## OBJECTIVE
Copy verbatim the material from its first line to the line that holds "return make(name, verts, ring_faces(len(line), sides), uvs)", including that line.

## INFORMATION SHOWN
★ ★ ★ ★

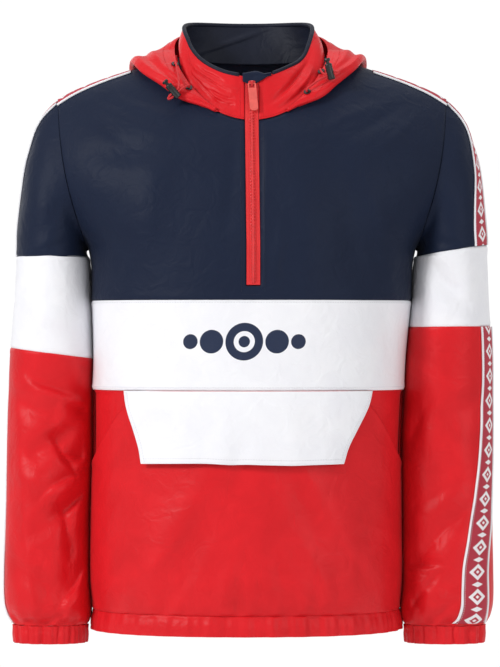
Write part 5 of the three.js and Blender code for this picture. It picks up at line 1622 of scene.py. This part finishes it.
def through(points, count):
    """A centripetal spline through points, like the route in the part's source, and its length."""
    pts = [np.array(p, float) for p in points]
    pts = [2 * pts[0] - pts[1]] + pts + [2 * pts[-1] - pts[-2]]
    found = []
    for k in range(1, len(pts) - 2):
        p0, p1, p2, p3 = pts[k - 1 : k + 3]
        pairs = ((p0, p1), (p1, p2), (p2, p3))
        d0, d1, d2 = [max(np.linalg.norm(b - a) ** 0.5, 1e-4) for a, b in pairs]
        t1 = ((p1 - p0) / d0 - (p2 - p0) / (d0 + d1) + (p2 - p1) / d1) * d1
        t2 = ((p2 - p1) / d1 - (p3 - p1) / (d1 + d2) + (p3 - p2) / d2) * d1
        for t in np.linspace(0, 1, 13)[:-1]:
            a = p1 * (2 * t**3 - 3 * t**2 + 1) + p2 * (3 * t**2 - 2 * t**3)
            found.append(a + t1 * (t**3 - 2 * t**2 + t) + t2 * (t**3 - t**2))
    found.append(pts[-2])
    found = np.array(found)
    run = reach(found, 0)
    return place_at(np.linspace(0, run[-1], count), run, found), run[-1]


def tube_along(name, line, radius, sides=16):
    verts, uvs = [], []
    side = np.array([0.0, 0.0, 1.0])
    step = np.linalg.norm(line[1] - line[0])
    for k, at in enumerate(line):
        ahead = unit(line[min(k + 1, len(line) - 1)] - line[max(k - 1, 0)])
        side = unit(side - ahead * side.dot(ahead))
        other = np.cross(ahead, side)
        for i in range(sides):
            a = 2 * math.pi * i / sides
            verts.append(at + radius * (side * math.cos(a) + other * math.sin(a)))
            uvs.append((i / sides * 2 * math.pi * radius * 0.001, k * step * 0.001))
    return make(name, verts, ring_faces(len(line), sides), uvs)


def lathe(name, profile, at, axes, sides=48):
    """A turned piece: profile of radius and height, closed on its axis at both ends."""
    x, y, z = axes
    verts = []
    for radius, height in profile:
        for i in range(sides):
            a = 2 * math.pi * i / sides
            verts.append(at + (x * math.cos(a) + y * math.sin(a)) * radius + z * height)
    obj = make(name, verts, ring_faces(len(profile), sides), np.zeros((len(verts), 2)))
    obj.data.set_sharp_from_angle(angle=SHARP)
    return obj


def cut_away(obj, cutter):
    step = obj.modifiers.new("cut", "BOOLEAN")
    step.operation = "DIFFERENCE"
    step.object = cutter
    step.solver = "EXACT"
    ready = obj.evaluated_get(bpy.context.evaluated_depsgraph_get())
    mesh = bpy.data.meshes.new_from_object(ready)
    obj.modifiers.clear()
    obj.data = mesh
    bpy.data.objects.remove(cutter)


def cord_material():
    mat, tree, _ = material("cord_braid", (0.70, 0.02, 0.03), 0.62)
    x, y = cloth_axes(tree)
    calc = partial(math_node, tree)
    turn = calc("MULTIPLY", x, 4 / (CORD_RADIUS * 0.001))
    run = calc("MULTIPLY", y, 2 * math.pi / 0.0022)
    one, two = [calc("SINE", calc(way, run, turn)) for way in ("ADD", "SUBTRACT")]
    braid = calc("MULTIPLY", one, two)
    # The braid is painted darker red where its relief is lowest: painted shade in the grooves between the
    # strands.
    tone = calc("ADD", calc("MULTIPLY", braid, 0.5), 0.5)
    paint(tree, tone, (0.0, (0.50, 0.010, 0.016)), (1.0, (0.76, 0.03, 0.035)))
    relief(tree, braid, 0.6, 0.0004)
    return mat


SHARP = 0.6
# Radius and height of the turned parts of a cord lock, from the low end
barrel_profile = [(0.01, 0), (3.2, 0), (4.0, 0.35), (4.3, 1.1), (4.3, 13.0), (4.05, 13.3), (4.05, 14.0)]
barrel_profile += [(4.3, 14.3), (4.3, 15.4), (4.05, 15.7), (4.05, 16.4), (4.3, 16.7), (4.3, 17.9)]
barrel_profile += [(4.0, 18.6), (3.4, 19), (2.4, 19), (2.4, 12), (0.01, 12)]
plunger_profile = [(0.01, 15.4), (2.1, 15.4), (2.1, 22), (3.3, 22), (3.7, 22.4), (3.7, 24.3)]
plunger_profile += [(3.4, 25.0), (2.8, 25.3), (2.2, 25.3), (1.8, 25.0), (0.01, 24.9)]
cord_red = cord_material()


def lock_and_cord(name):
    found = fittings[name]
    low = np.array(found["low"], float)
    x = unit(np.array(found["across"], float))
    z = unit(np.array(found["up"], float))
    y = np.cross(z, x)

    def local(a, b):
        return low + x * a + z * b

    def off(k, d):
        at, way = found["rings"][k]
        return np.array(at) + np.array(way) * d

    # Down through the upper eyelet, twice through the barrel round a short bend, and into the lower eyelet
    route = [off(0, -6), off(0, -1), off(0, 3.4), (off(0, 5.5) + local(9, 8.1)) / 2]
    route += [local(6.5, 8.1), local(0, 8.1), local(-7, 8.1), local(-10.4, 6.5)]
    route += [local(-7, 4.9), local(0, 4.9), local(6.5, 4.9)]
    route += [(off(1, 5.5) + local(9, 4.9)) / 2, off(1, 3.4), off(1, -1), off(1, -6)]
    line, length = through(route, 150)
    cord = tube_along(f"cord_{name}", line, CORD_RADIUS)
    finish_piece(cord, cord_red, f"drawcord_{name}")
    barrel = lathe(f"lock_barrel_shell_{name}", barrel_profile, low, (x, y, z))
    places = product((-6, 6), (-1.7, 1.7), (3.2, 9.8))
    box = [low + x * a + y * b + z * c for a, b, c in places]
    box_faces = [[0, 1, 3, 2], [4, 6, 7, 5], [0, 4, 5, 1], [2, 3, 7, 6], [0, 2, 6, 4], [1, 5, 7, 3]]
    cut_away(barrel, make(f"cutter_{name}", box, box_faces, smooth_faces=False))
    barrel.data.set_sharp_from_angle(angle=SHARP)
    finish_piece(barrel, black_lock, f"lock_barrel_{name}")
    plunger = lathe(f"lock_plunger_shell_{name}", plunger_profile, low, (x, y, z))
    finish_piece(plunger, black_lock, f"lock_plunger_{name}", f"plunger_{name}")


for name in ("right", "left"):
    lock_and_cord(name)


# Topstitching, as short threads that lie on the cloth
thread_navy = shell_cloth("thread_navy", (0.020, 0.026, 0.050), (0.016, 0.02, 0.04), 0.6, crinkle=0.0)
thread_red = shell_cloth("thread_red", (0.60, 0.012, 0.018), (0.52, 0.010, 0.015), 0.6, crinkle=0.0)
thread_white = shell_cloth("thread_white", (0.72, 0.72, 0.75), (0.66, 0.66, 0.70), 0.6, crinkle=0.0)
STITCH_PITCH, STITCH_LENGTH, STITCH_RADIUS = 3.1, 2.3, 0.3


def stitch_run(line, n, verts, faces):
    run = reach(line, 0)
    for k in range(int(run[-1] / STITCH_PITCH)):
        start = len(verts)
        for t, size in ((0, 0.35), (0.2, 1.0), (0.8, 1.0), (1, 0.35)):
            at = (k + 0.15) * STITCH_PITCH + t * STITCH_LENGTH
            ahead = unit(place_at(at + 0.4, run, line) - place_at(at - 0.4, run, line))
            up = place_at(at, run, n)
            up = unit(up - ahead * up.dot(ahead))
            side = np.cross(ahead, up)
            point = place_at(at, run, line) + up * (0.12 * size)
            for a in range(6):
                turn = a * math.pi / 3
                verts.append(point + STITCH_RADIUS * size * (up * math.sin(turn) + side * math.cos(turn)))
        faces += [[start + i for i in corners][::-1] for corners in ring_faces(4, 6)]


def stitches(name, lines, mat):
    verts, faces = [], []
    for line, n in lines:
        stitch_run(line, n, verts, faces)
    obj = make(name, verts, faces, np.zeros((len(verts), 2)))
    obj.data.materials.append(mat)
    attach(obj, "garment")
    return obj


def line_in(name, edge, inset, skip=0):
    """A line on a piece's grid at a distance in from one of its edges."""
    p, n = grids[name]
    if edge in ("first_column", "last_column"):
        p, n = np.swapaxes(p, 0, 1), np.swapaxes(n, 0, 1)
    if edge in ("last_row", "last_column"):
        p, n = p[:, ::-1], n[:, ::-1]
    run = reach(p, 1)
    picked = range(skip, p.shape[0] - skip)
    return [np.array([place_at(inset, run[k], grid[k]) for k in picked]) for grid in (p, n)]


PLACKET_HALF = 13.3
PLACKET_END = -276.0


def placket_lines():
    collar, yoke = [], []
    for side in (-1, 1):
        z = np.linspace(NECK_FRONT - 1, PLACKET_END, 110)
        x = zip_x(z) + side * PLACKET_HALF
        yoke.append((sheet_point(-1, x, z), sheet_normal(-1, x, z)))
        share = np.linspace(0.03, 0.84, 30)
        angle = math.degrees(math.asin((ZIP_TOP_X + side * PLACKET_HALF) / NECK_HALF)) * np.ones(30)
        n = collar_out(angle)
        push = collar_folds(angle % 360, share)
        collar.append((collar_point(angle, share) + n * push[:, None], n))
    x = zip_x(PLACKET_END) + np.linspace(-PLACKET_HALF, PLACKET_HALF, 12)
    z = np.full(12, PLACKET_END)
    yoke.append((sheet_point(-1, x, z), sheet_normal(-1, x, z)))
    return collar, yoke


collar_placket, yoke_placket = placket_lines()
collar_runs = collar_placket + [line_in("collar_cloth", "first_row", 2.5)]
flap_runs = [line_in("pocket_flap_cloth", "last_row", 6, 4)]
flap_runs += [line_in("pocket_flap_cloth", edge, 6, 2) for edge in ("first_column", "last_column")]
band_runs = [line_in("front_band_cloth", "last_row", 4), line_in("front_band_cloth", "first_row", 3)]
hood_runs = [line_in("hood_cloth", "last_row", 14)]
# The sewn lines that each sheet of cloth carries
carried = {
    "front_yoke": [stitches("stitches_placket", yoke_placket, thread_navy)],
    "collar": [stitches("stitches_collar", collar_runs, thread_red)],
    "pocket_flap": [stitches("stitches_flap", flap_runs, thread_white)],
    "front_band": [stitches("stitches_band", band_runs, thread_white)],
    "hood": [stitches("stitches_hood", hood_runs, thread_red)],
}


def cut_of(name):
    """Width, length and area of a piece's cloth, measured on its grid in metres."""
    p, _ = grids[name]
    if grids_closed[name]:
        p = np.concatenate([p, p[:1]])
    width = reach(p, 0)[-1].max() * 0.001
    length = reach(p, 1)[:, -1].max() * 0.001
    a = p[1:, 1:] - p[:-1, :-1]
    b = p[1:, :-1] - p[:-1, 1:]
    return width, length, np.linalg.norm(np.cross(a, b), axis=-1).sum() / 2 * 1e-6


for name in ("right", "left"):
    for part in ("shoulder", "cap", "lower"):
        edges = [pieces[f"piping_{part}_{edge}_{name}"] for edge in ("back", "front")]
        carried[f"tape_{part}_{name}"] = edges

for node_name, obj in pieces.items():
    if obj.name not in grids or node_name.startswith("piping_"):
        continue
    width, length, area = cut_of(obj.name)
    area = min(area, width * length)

★ ★ ★ ★

## EXERCISE RESPONSE
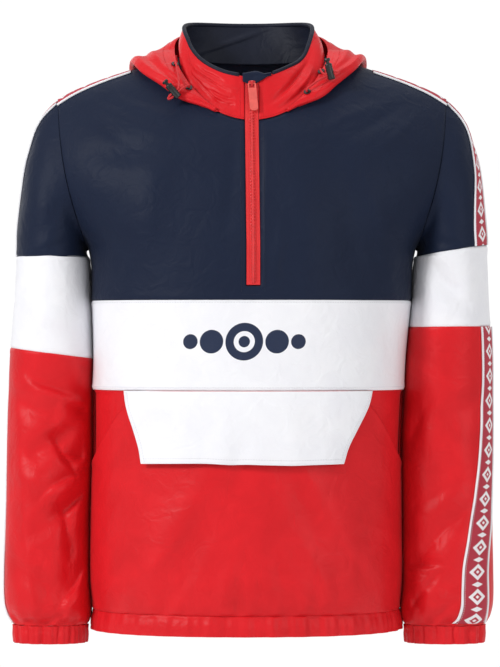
Write part 5 of the three.js and Blender code for this picture. It picks up at line 1622 of scene.py. This part finishes it.
def through(points, count):
    """A centripetal spline through points, like the route in the part's source, and its length."""
    pts = [np.array(p, float) for p in points]
    pts = [2 * pts[0] - pts[1]] + pts + [2 * pts[-1] - pts[-2]]
    found = []
    for k in range(1, len(pts) - 2):
        p0, p1, p2, p3 = pts[k - 1 : k + 3]
        pairs = ((p0, p1), (p1, p2), (p2, p3))
        d0, d1, d2 = [max(np.linalg.norm(b - a) ** 0.5, 1e-4) for a, b in pairs]
        t1 = ((p1 - p0) / d0 - (p2 - p0) / (d0 + d1) + (p2 - p1) / d1) * d1
        t2 = ((p2 - p1) / d1 - (p3 - p1) / (d1 + d2) + (p3 - p2) / d2) * d1
        for t in np.linspace(0, 1, 13)[:-1]:
            a = p1 * (2 * t**3 - 3 * t**2 + 1) + p2 * (3 * t**2 - 2 * t**3)
            found.append(a + t1 * (t**3 - 2 * t**2 + t) + t2 * (t**3 - t**2))
    found.append(pts[-2])
    found = np.array(found)
    run = reach(found, 0)
    return place_at(np.linspace(0, run[-1], count), run, found), run[-1]


def tube_along(name, line, radius, sides=16):
    verts, uvs = [], []
    side = np.array([0.0, 0.0, 1.0])
    step = np.linalg.norm(line[1] - line[0])
    for k, at in enumerate(line):
        ahead = unit(line[min(k + 1, len(line) - 1)] - line[max(k - 1, 0)])
        side = unit(side - ahead * side.dot(ahead))
        other = np.cross(ahead, side)
        for i in range(sides):
            a = 2 * math.pi * i / sides
            verts.append(at + radius * (side * math.cos(a) + other * math.sin(a)))
            uvs.append((i / sides * 2 * math.pi * radius * 0.001, k * step * 0.001))
    return make(name, verts, ring_faces(len(line), sides), uvs)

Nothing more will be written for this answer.